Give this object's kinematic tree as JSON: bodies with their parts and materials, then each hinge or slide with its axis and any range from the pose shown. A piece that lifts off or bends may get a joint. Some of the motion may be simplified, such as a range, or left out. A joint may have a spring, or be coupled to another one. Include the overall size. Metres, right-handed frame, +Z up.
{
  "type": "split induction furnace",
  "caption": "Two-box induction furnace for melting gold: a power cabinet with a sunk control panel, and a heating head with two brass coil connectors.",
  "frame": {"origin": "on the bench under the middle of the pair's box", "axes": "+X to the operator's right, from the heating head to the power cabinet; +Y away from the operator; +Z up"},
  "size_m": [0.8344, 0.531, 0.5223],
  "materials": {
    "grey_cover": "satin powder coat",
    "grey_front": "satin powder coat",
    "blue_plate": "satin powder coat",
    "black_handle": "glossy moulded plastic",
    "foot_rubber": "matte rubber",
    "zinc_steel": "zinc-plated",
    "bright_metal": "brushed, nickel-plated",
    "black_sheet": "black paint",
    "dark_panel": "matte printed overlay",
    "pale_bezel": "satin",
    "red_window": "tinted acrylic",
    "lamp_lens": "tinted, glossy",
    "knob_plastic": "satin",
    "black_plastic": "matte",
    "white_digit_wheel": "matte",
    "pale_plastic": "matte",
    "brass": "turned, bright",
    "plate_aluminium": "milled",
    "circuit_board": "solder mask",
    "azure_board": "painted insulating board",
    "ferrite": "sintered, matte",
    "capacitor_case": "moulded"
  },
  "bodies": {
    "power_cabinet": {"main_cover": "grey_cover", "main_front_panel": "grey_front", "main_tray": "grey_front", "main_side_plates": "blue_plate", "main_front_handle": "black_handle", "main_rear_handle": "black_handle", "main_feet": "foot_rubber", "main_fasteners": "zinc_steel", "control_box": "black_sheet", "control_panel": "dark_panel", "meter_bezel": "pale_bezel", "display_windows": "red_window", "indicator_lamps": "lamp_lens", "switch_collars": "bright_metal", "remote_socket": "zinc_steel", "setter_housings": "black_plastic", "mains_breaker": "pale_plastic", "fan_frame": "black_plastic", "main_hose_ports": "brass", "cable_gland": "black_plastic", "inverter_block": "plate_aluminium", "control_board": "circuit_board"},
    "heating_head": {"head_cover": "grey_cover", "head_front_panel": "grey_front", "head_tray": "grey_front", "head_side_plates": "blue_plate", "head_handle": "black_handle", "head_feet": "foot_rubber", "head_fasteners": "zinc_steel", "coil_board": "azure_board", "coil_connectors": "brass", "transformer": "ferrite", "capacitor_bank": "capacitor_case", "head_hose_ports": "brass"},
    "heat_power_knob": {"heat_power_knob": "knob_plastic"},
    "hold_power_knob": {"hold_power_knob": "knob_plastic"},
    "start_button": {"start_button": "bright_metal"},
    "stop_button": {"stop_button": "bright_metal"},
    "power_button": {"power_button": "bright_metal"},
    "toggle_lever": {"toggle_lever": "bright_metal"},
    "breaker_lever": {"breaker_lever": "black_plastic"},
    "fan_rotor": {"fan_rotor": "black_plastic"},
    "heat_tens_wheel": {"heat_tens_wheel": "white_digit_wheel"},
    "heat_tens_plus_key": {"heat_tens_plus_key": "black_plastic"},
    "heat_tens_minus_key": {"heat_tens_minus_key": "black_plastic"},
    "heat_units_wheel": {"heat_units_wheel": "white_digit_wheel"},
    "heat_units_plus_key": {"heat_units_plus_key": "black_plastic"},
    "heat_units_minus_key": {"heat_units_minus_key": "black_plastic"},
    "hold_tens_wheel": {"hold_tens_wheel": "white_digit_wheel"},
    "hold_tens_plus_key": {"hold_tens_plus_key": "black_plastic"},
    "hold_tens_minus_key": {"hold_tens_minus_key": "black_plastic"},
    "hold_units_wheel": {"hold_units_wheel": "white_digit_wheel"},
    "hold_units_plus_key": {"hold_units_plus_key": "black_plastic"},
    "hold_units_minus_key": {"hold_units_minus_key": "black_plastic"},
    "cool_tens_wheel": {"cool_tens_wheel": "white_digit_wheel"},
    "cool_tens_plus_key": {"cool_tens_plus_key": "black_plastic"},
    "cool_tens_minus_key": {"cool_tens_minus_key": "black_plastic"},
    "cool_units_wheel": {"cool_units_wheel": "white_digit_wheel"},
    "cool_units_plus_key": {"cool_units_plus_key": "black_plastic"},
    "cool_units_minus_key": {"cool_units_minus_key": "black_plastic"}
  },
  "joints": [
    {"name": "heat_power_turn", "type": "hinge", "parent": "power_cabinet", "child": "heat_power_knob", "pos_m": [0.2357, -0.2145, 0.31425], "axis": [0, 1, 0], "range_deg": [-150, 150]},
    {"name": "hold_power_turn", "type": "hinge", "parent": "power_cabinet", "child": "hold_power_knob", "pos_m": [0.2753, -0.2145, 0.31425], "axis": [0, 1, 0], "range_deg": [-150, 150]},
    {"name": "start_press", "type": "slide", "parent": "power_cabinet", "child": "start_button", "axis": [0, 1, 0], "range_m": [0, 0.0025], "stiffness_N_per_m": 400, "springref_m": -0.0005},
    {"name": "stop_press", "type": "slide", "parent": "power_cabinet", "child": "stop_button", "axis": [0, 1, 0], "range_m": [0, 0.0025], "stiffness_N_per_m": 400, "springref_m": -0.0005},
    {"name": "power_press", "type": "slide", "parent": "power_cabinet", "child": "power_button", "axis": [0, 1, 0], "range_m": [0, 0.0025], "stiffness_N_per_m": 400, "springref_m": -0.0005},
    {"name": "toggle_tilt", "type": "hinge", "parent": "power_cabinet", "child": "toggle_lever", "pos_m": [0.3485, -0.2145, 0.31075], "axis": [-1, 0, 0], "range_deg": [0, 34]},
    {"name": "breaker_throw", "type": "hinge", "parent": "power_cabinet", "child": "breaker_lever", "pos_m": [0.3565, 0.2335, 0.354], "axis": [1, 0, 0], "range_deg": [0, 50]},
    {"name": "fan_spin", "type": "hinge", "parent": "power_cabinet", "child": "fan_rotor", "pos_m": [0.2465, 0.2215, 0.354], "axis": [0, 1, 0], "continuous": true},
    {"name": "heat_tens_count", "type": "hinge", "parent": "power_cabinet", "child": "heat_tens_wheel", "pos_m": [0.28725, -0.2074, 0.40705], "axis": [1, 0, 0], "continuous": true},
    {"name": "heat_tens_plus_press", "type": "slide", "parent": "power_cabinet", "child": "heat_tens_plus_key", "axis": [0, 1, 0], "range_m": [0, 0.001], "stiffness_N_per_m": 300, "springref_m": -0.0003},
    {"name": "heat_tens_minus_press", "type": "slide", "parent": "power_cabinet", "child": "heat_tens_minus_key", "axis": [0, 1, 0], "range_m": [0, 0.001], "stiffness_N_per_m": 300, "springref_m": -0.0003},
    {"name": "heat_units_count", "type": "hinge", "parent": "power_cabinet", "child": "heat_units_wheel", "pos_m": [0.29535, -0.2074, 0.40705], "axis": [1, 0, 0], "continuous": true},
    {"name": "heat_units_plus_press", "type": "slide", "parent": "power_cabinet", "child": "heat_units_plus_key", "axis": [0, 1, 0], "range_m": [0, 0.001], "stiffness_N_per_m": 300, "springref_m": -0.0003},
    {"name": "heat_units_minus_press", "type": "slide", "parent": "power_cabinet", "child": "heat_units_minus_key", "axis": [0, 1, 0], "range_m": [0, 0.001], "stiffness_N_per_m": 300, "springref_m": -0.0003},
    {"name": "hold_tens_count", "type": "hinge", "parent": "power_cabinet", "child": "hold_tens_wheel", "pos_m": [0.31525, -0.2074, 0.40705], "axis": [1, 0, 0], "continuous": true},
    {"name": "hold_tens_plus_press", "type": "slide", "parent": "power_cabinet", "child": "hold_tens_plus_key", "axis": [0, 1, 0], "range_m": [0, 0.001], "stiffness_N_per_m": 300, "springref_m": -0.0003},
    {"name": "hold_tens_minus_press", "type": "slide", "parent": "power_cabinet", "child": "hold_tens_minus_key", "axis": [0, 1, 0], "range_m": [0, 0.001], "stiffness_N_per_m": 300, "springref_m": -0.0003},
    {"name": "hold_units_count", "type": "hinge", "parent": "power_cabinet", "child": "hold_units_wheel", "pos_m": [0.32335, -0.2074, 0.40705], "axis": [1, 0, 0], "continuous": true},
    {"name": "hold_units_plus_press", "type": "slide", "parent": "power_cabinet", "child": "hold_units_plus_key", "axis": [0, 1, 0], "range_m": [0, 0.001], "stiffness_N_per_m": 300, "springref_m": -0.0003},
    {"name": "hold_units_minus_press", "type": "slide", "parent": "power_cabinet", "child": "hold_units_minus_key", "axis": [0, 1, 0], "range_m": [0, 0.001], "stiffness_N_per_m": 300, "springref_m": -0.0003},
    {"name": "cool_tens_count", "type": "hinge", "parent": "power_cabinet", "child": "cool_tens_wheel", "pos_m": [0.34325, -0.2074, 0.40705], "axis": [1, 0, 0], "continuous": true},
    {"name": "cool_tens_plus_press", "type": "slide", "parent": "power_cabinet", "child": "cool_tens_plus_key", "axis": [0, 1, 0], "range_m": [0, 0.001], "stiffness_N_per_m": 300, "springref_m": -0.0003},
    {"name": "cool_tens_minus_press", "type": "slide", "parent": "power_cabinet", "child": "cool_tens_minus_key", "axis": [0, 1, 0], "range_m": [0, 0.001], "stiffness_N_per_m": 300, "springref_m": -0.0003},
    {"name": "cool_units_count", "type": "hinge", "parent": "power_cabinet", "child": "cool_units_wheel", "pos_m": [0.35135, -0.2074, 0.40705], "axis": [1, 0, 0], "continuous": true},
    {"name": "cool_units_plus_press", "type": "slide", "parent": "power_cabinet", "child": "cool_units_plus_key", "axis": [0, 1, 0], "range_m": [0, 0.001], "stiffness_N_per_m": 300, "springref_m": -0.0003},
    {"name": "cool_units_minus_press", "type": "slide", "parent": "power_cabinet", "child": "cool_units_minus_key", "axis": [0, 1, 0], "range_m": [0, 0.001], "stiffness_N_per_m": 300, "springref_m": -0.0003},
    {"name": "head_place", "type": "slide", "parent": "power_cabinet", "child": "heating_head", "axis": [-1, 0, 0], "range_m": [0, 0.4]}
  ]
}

**What is required:** Only lines with "bodies" are wanted here; list each of them.

**Task answer:**
Give this object's kinematic tree as JSON: bodies with their parts and materials, then each hinge or slide with its axis and any range from the pose shown. A piece that lifts off or bends may get a joint. Some of the motion may be simplified, such as a range, or left out. A joint may have a spring, or be coupled to another one. Include the overall size. Metres, right-handed frame, +Z up.
  "bodies": {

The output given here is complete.